Review: Career guides and guises

Weddle's Guide(s) to Employment Web Sites 2001 -- for job seekers and recruiters
By Peter Weddle, AMACOM
and
"Success@Life"
By Ron Rubin and Stuart Avery Gold, Newmarket Press



By Porter Anderson
CNN Career

(CNN) -- Children and ironies first.

•  We're talking here about guides to employment Web sites. And the guides are old-fashioned books. Hard copy.

•  Those guides are the more valid material covered in this article, and yet the duller stuff to discuss. "Success@Life," a new and predictably fluffy thing that advocates "zentrepreneurism," is livelier to talk about -- and silly.

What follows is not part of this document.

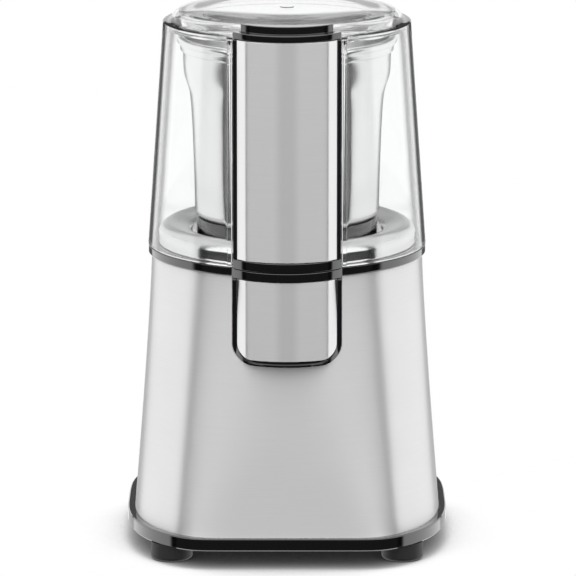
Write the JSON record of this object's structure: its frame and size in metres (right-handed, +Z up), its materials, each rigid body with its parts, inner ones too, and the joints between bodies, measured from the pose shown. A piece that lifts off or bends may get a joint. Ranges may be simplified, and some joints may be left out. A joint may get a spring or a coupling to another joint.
{
  "type": "electric spice grinder",
  "caption": "Electric spice grinder: lofted steel motor base, lift-out steel cup with a spinning blade, and a clear lid whose front pod carries a sprung push button.",
  "frame": {"origin": "on the table, midway between the feet and under the blade axis", "axes": "+Z up along the blade axis, -Y to the front where the button pod is, +X to the right seen from the front"},
  "size_m": [0.112, 0.1124, 0.1877],
  "materials": {
    "gloss_black": "polished moulding",
    "button_black": "polished moulding",
    "matte_black": "plain moulding",
    "foot_rubber": "soft matt rubber",
    "inlet_rubber": "soft matt rubber",
    "fastener_steel": "zinc plated",
    "brushed_shell": "fine brushed stainless steel",
    "brushed_panel": "fine brushed stainless steel",
    "polished_steel": "polished stainless steel",
    "ground_steel": "ground steel",
    "spring_steel": "drawn wire and strip",
    "natural_plastic": "unpigmented moulding",
    "bearing_bronze": "sintered bronze",
    "lamination_iron": "stacked electrical sheet",
    "copper_wire": "enamelled copper wire",
    "commutator_copper": "turned copper bars",
    "carbon": "pressed carbon",
    "clear_plastic": "clear moulding"
  },
  "bodies": {
    "base": {"base_plate": "gloss_black", "foot_front_left": "foot_rubber", "foot_front_right": "foot_rubber", "foot_rear_left": "foot_rubber", "foot_rear_right": "foot_rubber", "base_screws": "fastener_steel", "steel_shell": "brushed_shell", "motor_chassis": "matte_black", "top_collar": "gloss_black", "deck_dish": "polished_steel", "switch_pod": "gloss_black", "switch_panel": "brushed_panel", "cord_inlet": "inlet_rubber", "upper_bracket": "natural_plastic", "lower_bracket": "natural_plastic", "upper_bearing": "bearing_bronze", "lower_bearing": "bearing_bronze", "motor_mounts": "foot_rubber", "motor_bolts": "fastener_steel", "stator_core": "lamination_iron", "field_coils": "copper_wire", "brush_holders": "natural_plastic", "carbon_brushes": "carbon", "brush_springs": "spring_steel", "microswitch": "matte_black"},
    "rotor": {"motor_shaft": "ground_steel", "armature_core": "lamination_iron", "armature_windings": "copper_wire", "commutator": "commutator_copper", "cooling_fan": "matte_black", "driver": "matte_black"},
    "lever": {"switch_lever": "spring_steel"},
    "plunger": {"switch_plunger": "natural_plastic", "plunger_spring": "spring_steel"},
    "cup": {"grinding_cup": "polished_steel", "cup_base": "gloss_black", "cup_bush": "bearing_bronze"},
    "cutter": {"blade": "ground_steel", "blade_shaft": "ground_steel", "blade_nut": "ground_steel", "blade_socket": "matte_black"},
    "lid": {"lid_shell": "clear_plastic", "lid_pod": "gloss_black", "lid_panel": "brushed_panel", "button_bezel": "gloss_black"},
    "button": {"push_button": "button_black", "push_rod": "natural_plastic", "button_spring": "spring_steel"}
  },
  "joints": [
    {"name": "cup_lift", "type": "slide", "parent": "base", "child": "cup", "axis": [0, 0, 1], "range_m": [0, 0.03]},
    {"name": "lid_lift", "type": "slide", "parent": "cup", "child": "lid", "axis": [0, 0, 1], "range_m": [0, 0.085]},
    {"name": "button_press", "type": "slide", "parent": "lid", "child": "button", "axis": [0, 0, -1], "range_m": [0, 0.0024], "stiffness_N_per_m": 500, "springref_m": -0.003, "deforming": ["button_spring"]},
    {"name": "plunger_press", "type": "slide", "parent": "base", "child": "plunger", "axis": [0, 0, -1], "range_m": [0, 0.0024], "stiffness_N_per_m": 150, "springref_m": -0.002, "deforming": ["plunger_spring"]},
    {"name": "lever_turn", "type": "hinge", "parent": "base", "child": "lever", "pos_m": [0, -0.03447, 0.0835], "axis": [1, 0, 0], "range_deg": [0, 8.17]},
    {"name": "rotor_spin", "type": "hinge", "parent": "base", "child": "rotor", "pos_m": [0, 0, 0.06], "axis": [0, 0, 1], "continuous": true},
    {"name": "blade_spin", "type": "hinge", "parent": "cup", "child": "cutter", "pos_m": [0, 0, 0.12], "axis": [0, 0, 1], "continuous": true}
  ],
  "couplings": [
    {"joint": "plunger_press", "follows": "button_press", "ratio": 1},
    {"joint": "lever_turn", "follows": "button_press", "rad_per_m": 59.37},
    {"joint": "blade_spin", "follows": "rotor_spin", "ratio": 1}
  ]
}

These truths being self-evident, at least from this vantage point, let's start with the meal and save the snack to last.

Weddle's Guides

Peter Weddle has been "at it," since 1996, researching the resources available on the Web to both job-seekers and recruiters. He's the former CEO of Job Bank USA, which he sold in '96. Based in Stamford, Connecticut, Weddle has written seven books and now lives the life of one of these expert-consultant-observer types who seem to do so well for themselves as free-lancers -- telling the rest of us how to be full-time employees. Another irony, gang way.

All Weddle's Gaul is divided into three parts and he'd love to sell you all three.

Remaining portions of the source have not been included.